Friday, September 29, 2017

Would Jesus Say COWABUNGA?

How does one pursue peace together? I'm thinking about that a lot today. I'm searching for peace and the peace of God to emannate my very body, my family life, my personal health, but it just sometimes seems so elusive, and I wonder why.

Recently, I started a bible study called Harambee. The term itself is found on the Kenyan flag and it means, "all pull together." I like the idea of it, but I know and realize that if I attempting to lead and guide a community group that pulls together in the same direction, for the same purposes, given that we are coming from different backgrounds, its not going to be easy. This group is an intentionally multi-ethnic, multi-cultural experience, which means I am inviting into my home debate, pain, hurt, argument, confusion, sadness. You name it, its coming there.

But I can't lie to you, I'm excited..nervous, but excited. See, I'm a little crazy. I'm too vision-centered for my own good. I ACTUALLY believe that this will not only work, but that this group is going to do great things. Really GREAT things. If we as Harambee can become that kind of multi-ethnic, multi-cultural community that pulls not against each other, but for God and for each other, I think we will witness a part of the kingdom of God that we rarely get to see. I'm so drawn by the unknown, the thing that needs so much of our faith to produce, that only faith can make it happen. I've always been like this, since I was a kid, since I came to Iowa City and found myself as a Black man floating in the midst of a world that didn't seem to accomodate my cultural values well.

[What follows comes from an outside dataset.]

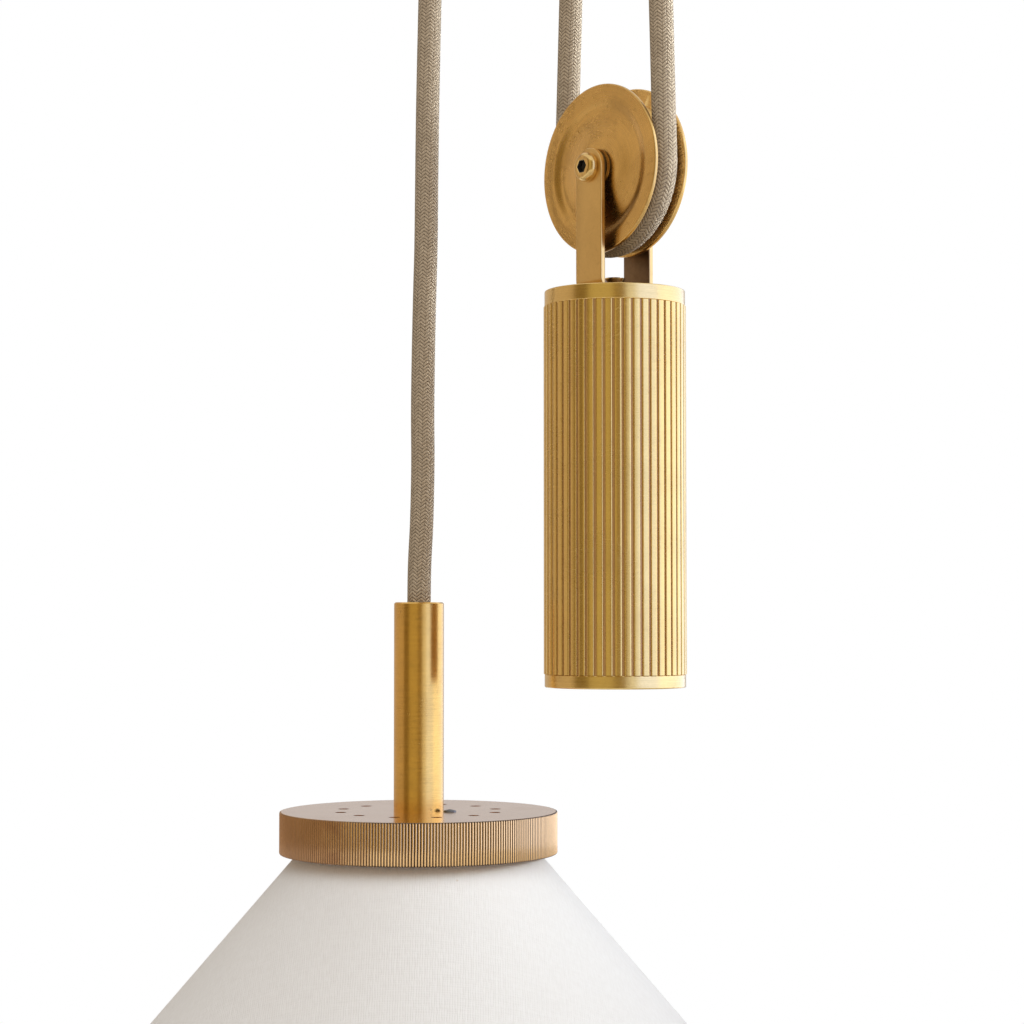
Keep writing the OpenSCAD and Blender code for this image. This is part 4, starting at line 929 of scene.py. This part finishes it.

So we studied Ephesians 2 last night, and I have to admit, it took a lot to get to this study. The active LACK of peace my family has gone through this whole week, while finding myself hours before the study at a courthouse with my wife getting a restraining order for a unruly person, the life around me has been nothing close to peace. But recently, the Lord spoke something really close to my heart, he said, "YOU ARE NOT IN CHAOS, YOU ARE IN CHRIST." It resonated ith me because what I feel is like Peter in the boat and Jesus asking me to come out onto the waves to be with him. I take my step out, but then in order for me to not get caught up in the movement of the water in the ocean, or the wind that's currently blow and could topside any boat, I have to focus on Jesus.

I always wondered, "What would have happened if Peter didn't get afraid of the circumstances aroun him and got to Jesus on top of the water? What if he didn't lose faith and doubt God, but continued to keep his eye focused on the Lord?" I laugh to myself and think about Jesus striking a surfing pose and shouting out "COWABUGA!" Then they would both ride the wave together, the currents and winds creating a unique experience that could be experience if Peter would just have to faith to overcome the windy circumstances and the reality shifting experience of being called out to walk on the water. If only Peter wouldn't have doubted, he would get to shout COWABUNGA with the Lord as well.

I want to shout COWABUNGA with Jesus. Harambee is a faith step to walk out on water and ignore the winds, ACKNOWLEDGE THEM, but not get distracted by it, but to keep such a sharp focus on Jesus, that eventually we won't be just trying to survive the walk, but we would ride the waves with him.

Ephesians 2 says that God has destroyed the dividing walls of hostility and created a new humanity. What if we attempted to live as new humans and pulled together for the kingdom of God? Well, like I said, I'm a vision-centered dreamer, and I'm too hard-headed to not try to see this through.